Top 10 most-read stories for February

March 3, 2021
Interview with retiring PLASTICS executive Steve Petrakis tops the list; stories on rotomolder Simplay3 and new equipment items also were popular.

Our interview with well-respected plastics industry veteran and mentor was the most popular story on in February. Other must-reads included a feature on rotomolder Simplay3, tips for winterizing your plastics plant and features on new equipment. Did you miss any? 

1. As he looks forward to retirement, PLASTICS executive and industry veteran Steve Petrakis takes pride in the people he's mentored in the industry.

2. Simplay3, the third company founded by rotomolding legend Tom Murdough, adapted and thrived despite the challenges posed by the pandemic.  

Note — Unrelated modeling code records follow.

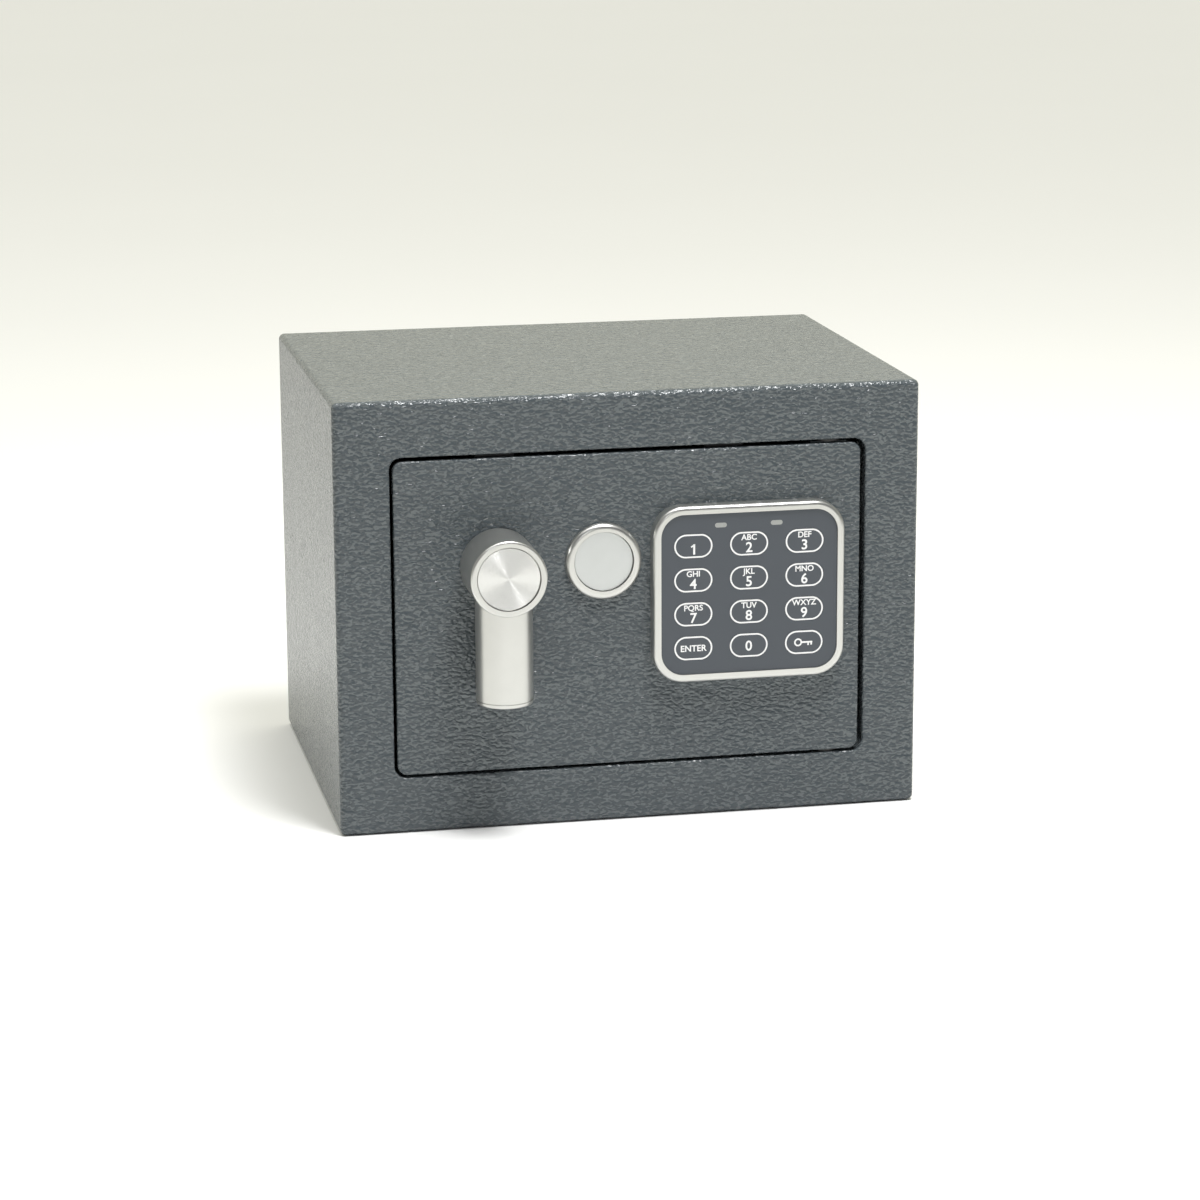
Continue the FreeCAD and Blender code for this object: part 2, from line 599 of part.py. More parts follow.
def lock_bar():
    """A slotted plate with a flange for the bolts and an arm whose folded tab the solenoid can block."""
    low = MID_HEIGHT - BAR_HALF_HEIGHT
    high = MID_HEIGHT + BAR_HALF_HEIGHT
    plate = block(BAR_LEFT, BAR_RIGHT, BAR_FRONT, BAR_BACK, low, high)
    flange = block(BAR_LEFT, BAR_LEFT + 3, BAR_FRONT, -54, low, high)
    arm = block(BAR_RIGHT - 1, -2, BAR_FRONT, BAR_BACK, 85.5, 93)
    tab = block(-5, -2, BAR_FRONT, -64.5, 80.2, 93)
    offset = CRANK_RADIUS * math.sqrt(0.5)
    half_slot = CRANK_PIN_RADIUS + 0.4
    crank_slot = slab(HANDLE_X + offset - half_slot, HANDLE_X + offset + half_slot, BAR_FRONT - 1, BAR_BACK + 1,
                      HANDLE_Z - CRANK_RADIUS - half_slot - 0.2, HANDLE_Z - offset + half_slot + 0.2, 3.3)
    radius = GUIDE_POST_RADIUS + RUNNING_CLEARANCE
    guide_slots = [obround(GUIDE_POST_X + (BOLT_STROKE + 0.3) / 2, z, BOLT_STROKE + 0.3 + 2 * radius, 2 * radius,
                           BAR_FRONT - 1, BAR_BACK + 1) for z in GUIDE_POST_HEIGHTS]
    screw_holes = [rod_x(2.0, BAR_LEFT - 1, BAR_LEFT + 4, BOLT_Y, z) for z in BOLT_HEIGHTS]
    return plate.fuse([flange, arm, tab]).removeSplitter().cut([crank_slot] + guide_slots + screw_holes)


def locking_bolts():
    bolts = []
    for z in BOLT_HEIGHTS:
        bolt = rod_x(BOLT_RADIUS, BOLT_TIP, BAR_LEFT, BOLT_Y, z)
        bolt = bolt.makeChamfer(1.0, [e for e in bolt.Edges if e.BoundBox.XMax < BOLT_TIP + 0.1])
        bolts.append(bolt.cut(rod_x(2.0, BAR_LEFT - 10, BAR_LEFT + 1, BOLT_Y, z)))
    return Part.makeCompound(bolts)


def bolt_screws():
    face = BAR_LEFT + 3
    return Part.makeCompound([rod_x(3.4, face, face + 2.4, BOLT_Y, z).fuse(
        rod_x(2.0, BAR_LEFT - 10, face, BOLT_Y, z)) for z in BOLT_HEIGHTS])


# ---- Solenoid ----

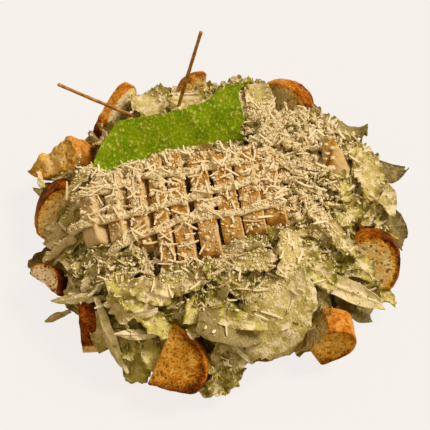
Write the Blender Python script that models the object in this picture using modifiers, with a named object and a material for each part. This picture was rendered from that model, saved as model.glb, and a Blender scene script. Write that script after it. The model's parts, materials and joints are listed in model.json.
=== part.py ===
"""Caesar salad, heaped on a flat surface with no dish.

A low heap of dressed lettuce carries a sliced, browned chicken breast, a thin curved green crisp,
two thin crisp sticks, one loose tip of chicken and ten croutons cut from a baguette.
Metres, +Z up, the diner's side towards -Y. The origin is at the bottom centre of the whole.
"""

import math

import bmesh
import bpy
from mathutils import Matrix, Vector, noise

MM = 0.001

# Lettuce heap
HEAP_REACH = 113 * MM  # mean distance from the middle to the rim
HEAP_EDGE = 11 * MM  # height of the rim where it reaches furthest out
HEAP_RISE = 43 * MM  # rise from the rim to the crown
HEAP_FALL = 5.0  # power of the crown's fall towards the rim
HEAP_FOOT = 0.90  # share of the reach that rests on the surface
HEAP_SEGMENTS = 64
HEAP_RINGS = 24
LUMP_SIZE = 34 * MM
LUMP_HEIGHT = 4.5 * MM
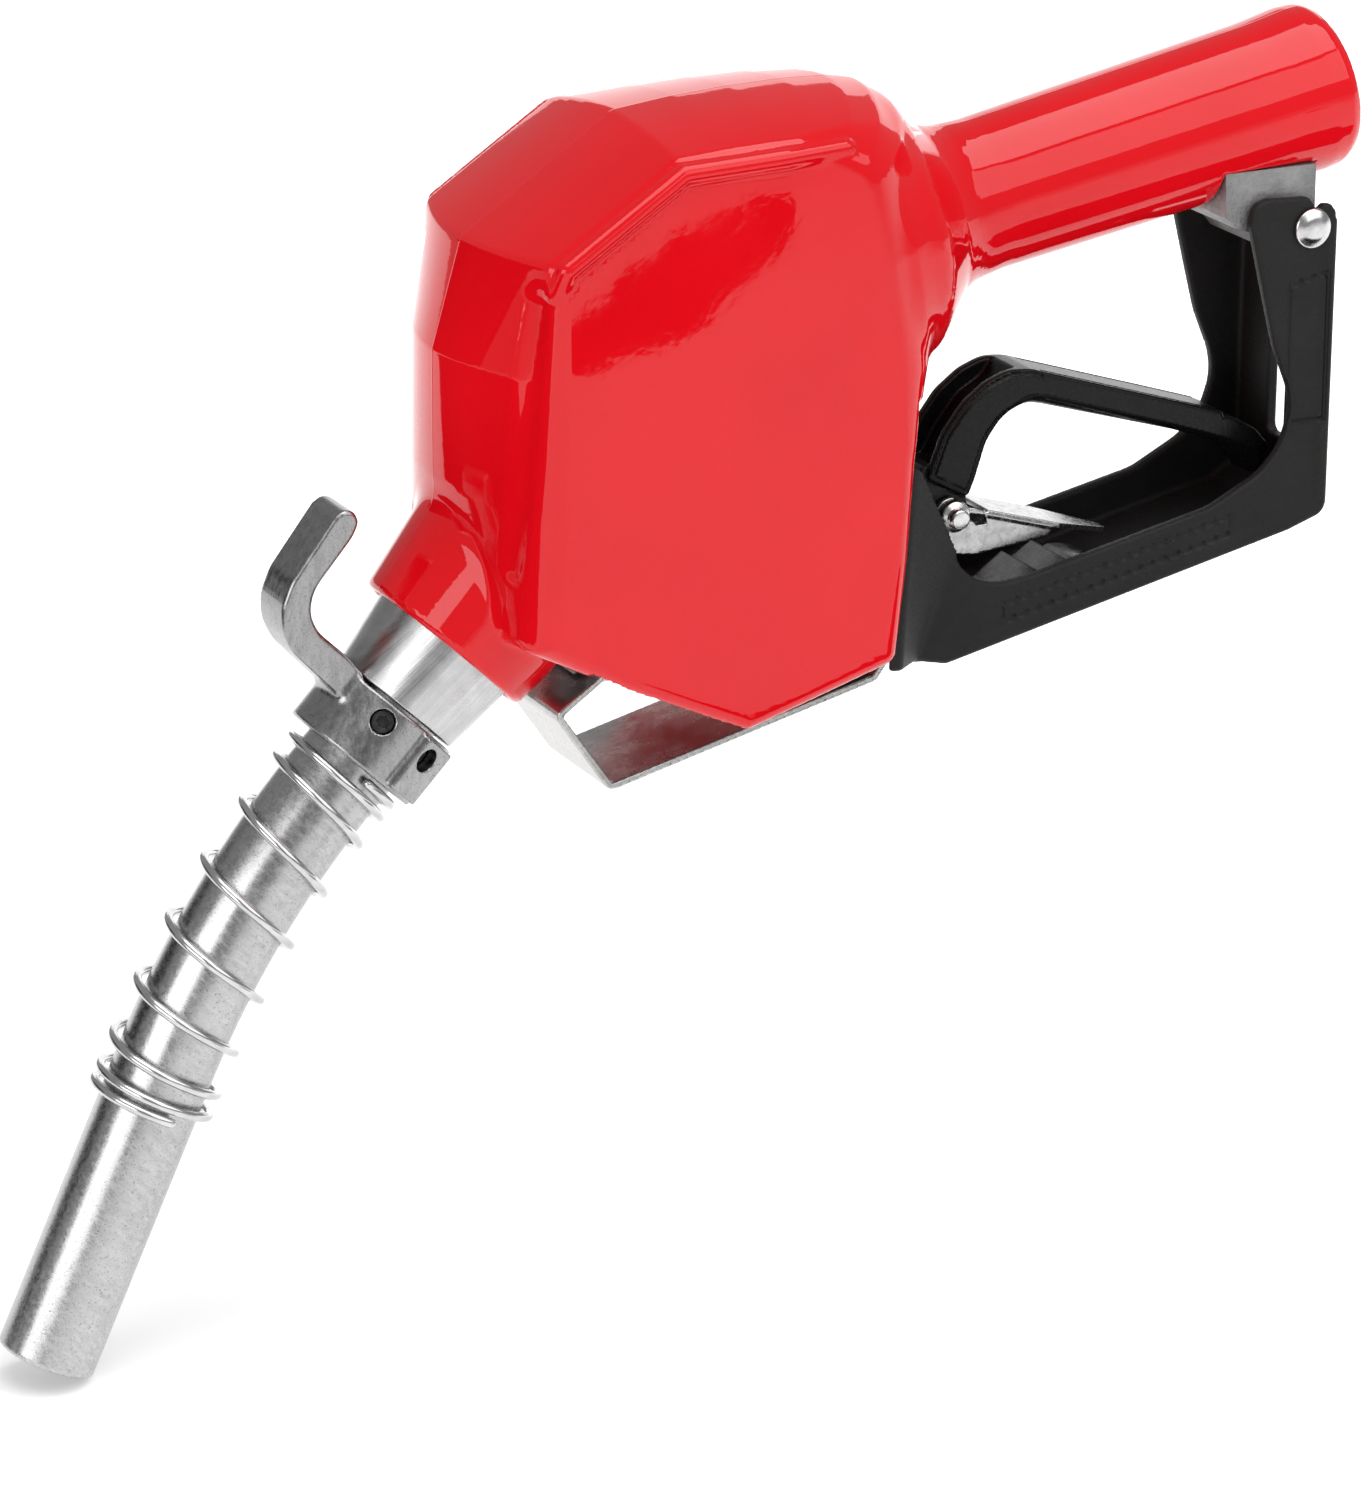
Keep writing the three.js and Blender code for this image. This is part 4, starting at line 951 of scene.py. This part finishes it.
CLIP_EAR = [*arc(CLIP_PIVOT, 3.6, 80, 200, 10), *rounded([
    (57.6, 38.4, 2), (60, 36.2, 2.5), (65, 35.5, 4), (82.6, 37.3, 2), (84.7, 39, 1), (68.2, 44.2, 6),
    (62.5, 46.5, 4),
])]
CLIP_TOP = ((68.2, 44.9), (99.6, 35.4))
CLIP_TAPER = (85.5, 101.0)  # from full width to the tip
CLIP_TIP_HALF_WIDTH = 1.2
CLIP_RELIEF = [(62.5, 44.6), (67.2, 43.6), (67.6, 42.2), (65.6, 42.2), (64.9, 43.1), (62.9, 43.4)]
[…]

3. KraussMaffei added larger models to its GX series, with clamping forces topping out at 1,460 tons. They are designed to meet the needs of the packaging and automotive industries, as well as the production of technical components. 

4. Autonomous mobile robots are improving worker safety at plastics plants by replacing manually operated forklifts in high-traffic areas. 

5. Teel Plastics invested in three new Davis-Standard extruders, with two dedicated to producing testing swabs and the third creating profiles used in respirators to help combat COVID-19.

6. Rapid Robotics is offering $25,000-a-year leases of its new Rapid Machine Operator cobot, which is ready to use out of the box for a fast ROI. 

7. Angle Systems’ Multi Lumen Vision System, which measures various characteristics of multi-lumen tubing offline, has been upgraded with autofocus technology. 

8. Sentry Insurance a Mutual Company suggests taking a series of steps to avoid the potential damage and downtime that can come from winter's wrath. 

9. Altair purchased Xaloy and named a new board and CEO. The deal divests the Xaloy screw and barrel product line from Nordson’s polymer processing systems division. 

10. After the cancellation of NPE2021, PLASTICS said it was working to resolve exhibitors’ concerns about refund policies, but much of the deposit money was spent on expenses leading up to the show and couldn’t be refunded.